>> Start

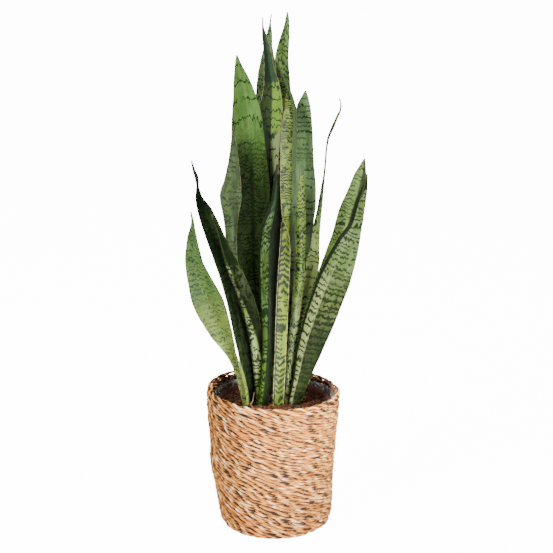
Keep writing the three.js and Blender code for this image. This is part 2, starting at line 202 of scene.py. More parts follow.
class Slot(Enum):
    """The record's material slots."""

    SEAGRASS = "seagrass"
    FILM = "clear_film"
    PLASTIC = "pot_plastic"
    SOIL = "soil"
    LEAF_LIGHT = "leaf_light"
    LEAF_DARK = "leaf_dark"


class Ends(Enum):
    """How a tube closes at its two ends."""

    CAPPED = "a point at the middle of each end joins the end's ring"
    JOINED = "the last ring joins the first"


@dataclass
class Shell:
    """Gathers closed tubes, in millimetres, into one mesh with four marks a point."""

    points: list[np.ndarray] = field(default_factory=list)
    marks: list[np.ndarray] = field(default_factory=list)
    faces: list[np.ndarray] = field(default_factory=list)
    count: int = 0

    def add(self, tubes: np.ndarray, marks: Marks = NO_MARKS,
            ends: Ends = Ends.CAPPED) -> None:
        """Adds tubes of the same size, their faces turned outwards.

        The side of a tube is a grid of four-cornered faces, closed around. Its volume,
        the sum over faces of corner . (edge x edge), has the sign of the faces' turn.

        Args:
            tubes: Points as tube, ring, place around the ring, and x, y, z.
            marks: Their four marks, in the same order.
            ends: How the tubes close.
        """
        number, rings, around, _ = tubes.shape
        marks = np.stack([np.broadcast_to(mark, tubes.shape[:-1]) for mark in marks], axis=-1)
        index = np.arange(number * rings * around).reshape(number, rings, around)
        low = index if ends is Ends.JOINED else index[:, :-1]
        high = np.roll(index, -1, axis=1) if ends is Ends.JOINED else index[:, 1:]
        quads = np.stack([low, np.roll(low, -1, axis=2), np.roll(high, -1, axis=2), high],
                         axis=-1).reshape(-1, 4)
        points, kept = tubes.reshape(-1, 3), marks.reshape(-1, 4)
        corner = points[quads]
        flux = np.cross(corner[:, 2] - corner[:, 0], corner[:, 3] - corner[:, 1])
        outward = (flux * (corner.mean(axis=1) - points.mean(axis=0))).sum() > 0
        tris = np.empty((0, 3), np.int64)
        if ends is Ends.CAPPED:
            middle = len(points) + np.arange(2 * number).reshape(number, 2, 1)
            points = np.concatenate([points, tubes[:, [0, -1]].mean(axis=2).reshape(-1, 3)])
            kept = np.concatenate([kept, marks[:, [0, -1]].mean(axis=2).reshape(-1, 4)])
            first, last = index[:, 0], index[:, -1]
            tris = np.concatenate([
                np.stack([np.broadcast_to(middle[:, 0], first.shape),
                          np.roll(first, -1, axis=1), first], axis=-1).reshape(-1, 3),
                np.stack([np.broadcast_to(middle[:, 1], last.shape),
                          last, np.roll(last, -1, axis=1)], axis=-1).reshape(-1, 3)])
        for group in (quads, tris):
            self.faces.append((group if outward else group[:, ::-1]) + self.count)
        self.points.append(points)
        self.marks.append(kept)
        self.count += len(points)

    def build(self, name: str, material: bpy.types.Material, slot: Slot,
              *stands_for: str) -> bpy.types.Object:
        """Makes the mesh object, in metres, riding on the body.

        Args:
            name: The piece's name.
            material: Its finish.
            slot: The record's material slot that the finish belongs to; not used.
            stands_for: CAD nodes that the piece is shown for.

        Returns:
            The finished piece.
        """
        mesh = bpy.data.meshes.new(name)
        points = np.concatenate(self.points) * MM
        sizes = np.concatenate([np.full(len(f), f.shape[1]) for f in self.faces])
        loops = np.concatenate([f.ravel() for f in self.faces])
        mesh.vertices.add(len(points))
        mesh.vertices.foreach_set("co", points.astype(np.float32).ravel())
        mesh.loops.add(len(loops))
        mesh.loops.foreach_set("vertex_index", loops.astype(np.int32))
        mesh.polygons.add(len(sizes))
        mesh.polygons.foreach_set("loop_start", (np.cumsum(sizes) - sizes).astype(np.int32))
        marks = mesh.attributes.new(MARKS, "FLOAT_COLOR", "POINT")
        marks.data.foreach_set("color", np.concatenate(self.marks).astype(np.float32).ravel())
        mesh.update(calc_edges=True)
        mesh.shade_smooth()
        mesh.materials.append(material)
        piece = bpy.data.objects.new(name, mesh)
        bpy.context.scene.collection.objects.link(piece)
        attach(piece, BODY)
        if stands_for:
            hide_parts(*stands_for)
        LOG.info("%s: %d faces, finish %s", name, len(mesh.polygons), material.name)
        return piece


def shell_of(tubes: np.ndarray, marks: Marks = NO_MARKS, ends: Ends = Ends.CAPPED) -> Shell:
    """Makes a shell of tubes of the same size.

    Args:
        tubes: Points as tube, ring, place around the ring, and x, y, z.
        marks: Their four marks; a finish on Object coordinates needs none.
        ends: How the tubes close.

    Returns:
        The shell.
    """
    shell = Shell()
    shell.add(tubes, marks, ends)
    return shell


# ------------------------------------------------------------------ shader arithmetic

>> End

Task brief ▸ Copy only this span: the line that contains "hide_parts(*stands_for)", the last line, and every line between them.

Exercise solution ▸
            hide_parts(*stands_for)
        LOG.info("%s: %d faces, finish %s", name, len(mesh.polygons), material.name)
        return piece


def shell_of(tubes: np.ndarray, marks: Marks = NO_MARKS, ends: Ends = Ends.CAPPED) -> Shell:
    """Makes a shell of tubes of the same size.

    Args:
        tubes: Points as tube, ring, place around the ring, and x, y, z.
        marks: Their four marks; a finish on Object coordinates needs none.
        ends: How the tubes close.

    Returns:
        The shell.
    """
    shell = Shell()
    shell.add(tubes, marks, ends)
    return shell


# ------------------------------------------------------------------ shader arithmetic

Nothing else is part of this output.